Sunday, March 3, 2013

Levinson on Blogging

In the second chapter of his book New New Media, Paul Levinson presents a wide range of information about blogging. He writes, "Blogging takes the dissemination of news and opinion one big step beyond the telegraph by allowing 'reporters'--that is, people, everyone--to file their stories instantly not with their newspapers but on their blogs, and therein, with the world at large. And because blogs are under the personal editorship of the writer, they can be about anything the writer pleases--unlike the newspaper of magazine. This personalization or 'de-professionalization' of communication is one of the signal characteristics of new new media" (p. 19). Though Levinson's concern is journalism and blogging, I would suggest that we could take this argument even further and say that new and new new media have changed all communication and information professions. De-professionalization with the changing media and technology scene is happening in many professions: librarianship, medicine, teaching, even the arts. It is telling that this class has attracted a number of students in SLIS and the J-school. Both professions are facing considerable changes and de-professionalization. Both must face head on the future of print.

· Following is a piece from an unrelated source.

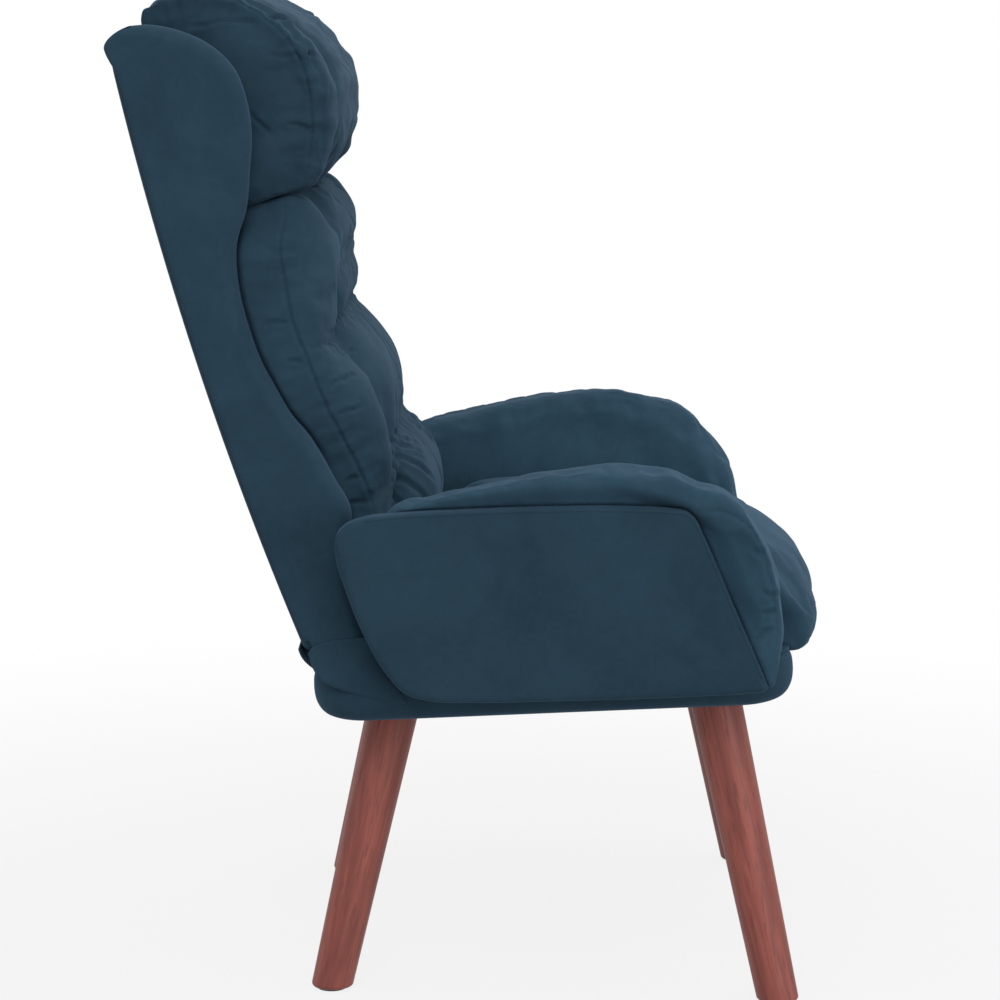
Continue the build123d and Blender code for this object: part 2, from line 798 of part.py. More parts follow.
# Rear panel: closes the back of the shell and turns forward over the top rail
with BuildPart() as rear_back_panel:
    with BuildSketch(back_side(panel_side_inset - shell_half_width)):
        with BuildLine():
            outer = rear_arc(0, panel_foot, wing_length - panel_top_inset)
            inner = rear_arc(rear_panel_thickness, panel_foot, wing_length - panel_top_inset)
            Line(outer @ 0, inner @ 0)
            Line(outer @ 1, inner @ 1)
        make_face()
    extrude(amount=2 * (shell_half_width - panel_side_inset))
    roll_bottom = wing_length - top_rail_drop + back_rail_height / 2 + soft_gap
    with BuildSketch(back_side(soft_gap - wing_inner)):
        with Locations((-top_roll_depth, roll_bottom)):
            Rectangle(
                top_roll_depth,
                wing_length - panel_top_inset - roll_bottom,
                align=(Align.MIN, Align.MIN),
            )
    extrude(amount=2 * (wing_inner - soft_gap))
save(rear_back_panel, "rear_back_panel")

# Back cushion: stitched channels that bulge forward one above the other
joint_up = back_length - head_cushion_height
channels = lower_channels + tuple((joint_up - drop, out) for drop, out in upper_channel_drops)
cushion_foot = [(-max(out, cushion_rear), up) for up, out in back_cushion_foot]
with BuildPart() as back_cushion:
    with BuildSketch(back_side(-cushion_half_width)):
        with BuildLine():
            for (low, low_out), (high, high_out), bulge in zip(channels, channels[1:], channel_bulges):
                ThreePointArc(
                    (-low_out, low),
                    (-(low_out + high_out) / 2 - bulge, (low + high) / 2),
                    (-high_out, high),
                )
            Polyline(
                (-channels[-1][1], channels[-1][0]),
                (-cushion_rear, channels[-1][0]),
                *cushion_foot,
                (-channels[0][1], channels[0][0]),
            )
        make_face()
    extrude(amount=2 * cushion_half_width)
save(back_cushion, "back_cushion")

head_bottom = joint_up + soft_gap
head_neck_point = (-head_neck, head_bottom)
head_rear_points = [(-forward, back_length - drop) for forward, drop in head_rear_profile]
with BuildPart() as head_cushion:
    with BuildSketch(back_side(-cushion_half_width)):
        with BuildLine():
            Polyline(
                head_rear_points[-1],
                (-cushion_rear, back_length - head_rear_drop),
                (-cushion_rear, head_bottom),
                head_neck_point,
            )
            Spline(
                head_neck_point,
                *[(-forward, back_length - drop) for forward, drop in head_profile],
                (-crown_forward, back_length),
                *head_rear_points,
            )
        make_face()
    extrude(amount=2 * cushion_half_width)
save(head_cushion, "head_cushion")

# Hinge pieces on each side: a fixed bracket, the plate on the stile, the pivot pin, and the pawl
teeth = []
for i in range(2 * tooth_count):
    angle = radians(sector_start + i * tooth_step / 2)
    reach = sector_radius - (0 if i % 2 else tooth_depth)
    teeth.append((hinge_spot[0] + reach * cos(angle), hinge_spot[1] + reach * sin(angle)))
flange_width = bracket_flange_width
for hand, side in sides:
    with BuildPart() as hinge_bracket:
        with BuildSketch(seat_side(side * bracket_inner)):
            with Locations((flange_middle, board_top)):
                Rectangle(bracket_flange_depth, hinge_plate_thickness, align=(Align.CENTER, Align.MIN))
            with Locations((hinge_back, hinge_up)):
                Circle(pivot_boss_radius)
            with Locations((pawl_back, pawl_up)):
                Circle(pawl_radius + bracket_pawl_rim)
            make_hull()
            with Locations((hinge_back, hinge_up)):
                Circle(pivot_pin_radius + pin_fit, mode=Mode.SUBTRACT)
            with Locations((pawl_back, pawl_up)):
                Circle(pawl_pin_radius + pin_fit, mode=Mode.SUBTRACT)
        extrude(amount=side * hinge_plate_thickness)
        with BuildSketch(seat_level(board_top)):
            with Locations((side * (bracket_inner - flange_width / 2), flange_middle)):
                Rectangle(flange_width, bracket_flange_depth)
            with Locations(*bracket_screw_spots):
                Circle(bracket_screw_radius + screw_fit, mode=Mode.SUBTRACT)
        extrude(amount=hinge_plate_thickness)
    save(hinge_bracket, f"{hand}_hinge_bracket")

    with BuildPart() as hinge_plate:
        with BuildSketch(back_side(side * plate_inner)):
            with Locations((-hinge_in_shell, hinge_above_shell)):
                Rectangle(
                    hinge_plate_width,
                    hinge_plate_reach - hinge_above_shell,
                    align=(Align.CENTER, Align.MIN),
                )
                Circle(pivot_boss_radius - bracket_pawl_rim)
            with BuildLine():
                Polyline(hinge_spot, *teeth, hinge_spot)
            make_face()
            with Locations(hinge_spot):
                Circle(pivot_pin_radius + pin_fit, mode=Mode.SUBTRACT)
            with Locations(*hinge_bolt_spots):
                Circle(hinge_bolt_radius + screw_fit, mode=Mode.SUBTRACT)
        extrude(amount=side * hinge_plate_thickness)
    save(hinge_plate, f"{hand}_hinge_plate")

    with BuildPart() as pivot_pin:
        with BuildSketch(seat_side(side * (bracket_inner - pivot_head_height))):
            with Locations((hinge_back, hinge_up)):
                Circle(pivot_head_radius)
        extrude(amount=side * pivot_head_height)
        with BuildSketch(seat_side(side * bracket_inner)):
            with Locations((hinge_back, hinge_up)):
                Circle(pivot_pin_radius)
        extrude(amount=side * (plate_outer - bracket_inner))
    save(pivot_pin, f"{hand}_pivot_pin")

    with BuildPart() as pawl:
        with BuildSketch(seat_side(side * plate_inner)):
            tip_distance = sector_radius + pawl_tooth_gap + pawl_tip_radius
            tip = (
                hinge_back + tip_distance * cos(pawl_direction),
                hinge_up + tip_distance * sin(pawl_direction),
            )
            with Locations((pawl_back, pawl_up)):
                Circle(pawl_radius)
            with Locations(tip):
                Circle(pawl_tip_radius)
            make_hull()
            with Locations((pawl_back, pawl_up)):
                Circle(pawl_pin_radius + pin_fit, mode=Mode.SUBTRACT)
        extrude(amount=side * hinge_plate_thickness)
    save(pawl, f"{hand}_pawl")

    spring_start = bracket_inner - pawl_spring_length - joint_gap
    with BuildPart() as pawl_pin:
        with BuildSketch(seat_side(side * (spring_start - joint_gap - pawl_pin_head_height))):
            with Locations((pawl_back, pawl_up)):
                Circle(pawl_pin_head_radius)
        extrude(amount=side * pawl_pin_head_height)
        with BuildSketch(seat_side(side * (spring_start - joint_gap))):
            with Locations((pawl_back, pawl_up)):
                Circle(pawl_pin_radius)
        extrude(amount=side * (plate_outer - spring_start + joint_gap))
    save(pawl_pin, f"{hand}_pawl_pin")

    coil_length = pawl_spring_length - pawl_spring_wire
    pawl_y, pawl_z = shift(seat_origin, seat_pitch, pawl_back, pawl_up)
    coil_start = side * (spring_start + pawl_spring_wire / 2)
    with BuildPart() as pawl_spring:
        with BuildLine() as coil:
            Helix(
                pitch=coil_length / pawl_spring_turns,
                height=coil_length,
                radius=pawl_pin_radius + pawl_spring_wire / 2 + pawl_spring_gap,
                center=(coil_start, pawl_y, pawl_z),
                direction=(side, 0, 0),
            )
        with BuildSketch(Plane(origin=coil.line @ 0, z_dir=coil.line % 0)):
            Circle(pawl_spring_wire / 2)
        sweep(path=coil.line)
    save(pawl_spring, f"{hand}_pawl_spring")

with BuildPart() as bracket_screws:
    with BuildSketch(seat_level(board_top + hinge_plate_thickness)):
        with Locations(*bracket_screw_spots):
            Circle(bracket_screw_head_radius)
    extrude(amount=bracket_screw_head_height)
    with BuildSketch(seat_level(board_top + hinge_plate_thickness)):
        with Locations(*bracket_screw_spots):
            Circle(bracket_screw_radius)
    extrude(amount=-bracket_screw_length)
save(bracket_screws, "bracket_screws")

with BuildPart() as hinge_bolts:
    for _, side in sides:
        with BuildSketch(back_side(side * plate_inner)):
            with Locations(*hinge_bolt_spots):
                Circle(hinge_bolt_head_radius)
        extrude(amount=-side * hinge_bolt_head_height)
        with BuildSketch(back_side(side * plate_inner)):
            with Locations(*hinge_bolt_spots):
                Circle(hinge_bolt_radius)
        extrude(amount=side * hinge_bolt_length)
save(hinge_bolts, "hinge_bolts")
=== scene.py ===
"""Winged recliner armchair: velvet upholstery round a timber frame, on four tapered wooden legs."""

import json
import math

import bmesh
import bpy
import numpy as np
from bpy.props import FloatProperty, FloatVectorProperty, PointerProperty
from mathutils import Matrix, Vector


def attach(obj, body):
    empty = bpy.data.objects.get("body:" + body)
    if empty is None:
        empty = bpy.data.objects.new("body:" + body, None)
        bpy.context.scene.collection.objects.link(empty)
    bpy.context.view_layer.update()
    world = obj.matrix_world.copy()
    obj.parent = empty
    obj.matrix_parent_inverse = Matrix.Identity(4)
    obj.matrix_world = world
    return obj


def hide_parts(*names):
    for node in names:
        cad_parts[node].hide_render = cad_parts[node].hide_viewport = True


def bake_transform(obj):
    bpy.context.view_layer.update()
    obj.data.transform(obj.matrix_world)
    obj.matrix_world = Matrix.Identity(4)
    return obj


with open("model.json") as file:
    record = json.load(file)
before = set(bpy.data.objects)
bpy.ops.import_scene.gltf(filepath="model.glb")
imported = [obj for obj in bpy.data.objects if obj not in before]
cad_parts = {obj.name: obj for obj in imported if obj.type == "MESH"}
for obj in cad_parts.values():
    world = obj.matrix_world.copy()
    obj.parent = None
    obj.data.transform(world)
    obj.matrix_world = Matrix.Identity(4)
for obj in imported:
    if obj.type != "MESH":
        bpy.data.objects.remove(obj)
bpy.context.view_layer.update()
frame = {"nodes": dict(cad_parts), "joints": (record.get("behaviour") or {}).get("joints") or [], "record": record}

bl_info = {
    "name": "Winged recliner armchair",
    "version": (1, 0, 0),
    "blender": (4, 5, 0),
    "location": "3D View > Sidebar > Armchair",
    "description": "Builds the covers, cushions, finishes and stage of a reclining armchair",
    "category": "Object",
}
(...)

JPEG of blog entry draft before adding JPEG of blog entry
I like to think of libraries as the great democratic equalizer by providing equal access to information. Levinson makes a similar case for blogging, but rather than equal access to information--consumption, he argues that blogs provide everyone the ability to write--production. There is also opportunity to connect, socialize, collaborate, and debate. That is what makes it new new media which "are intrinsically in the business of maximizing individual expression" (p. 50).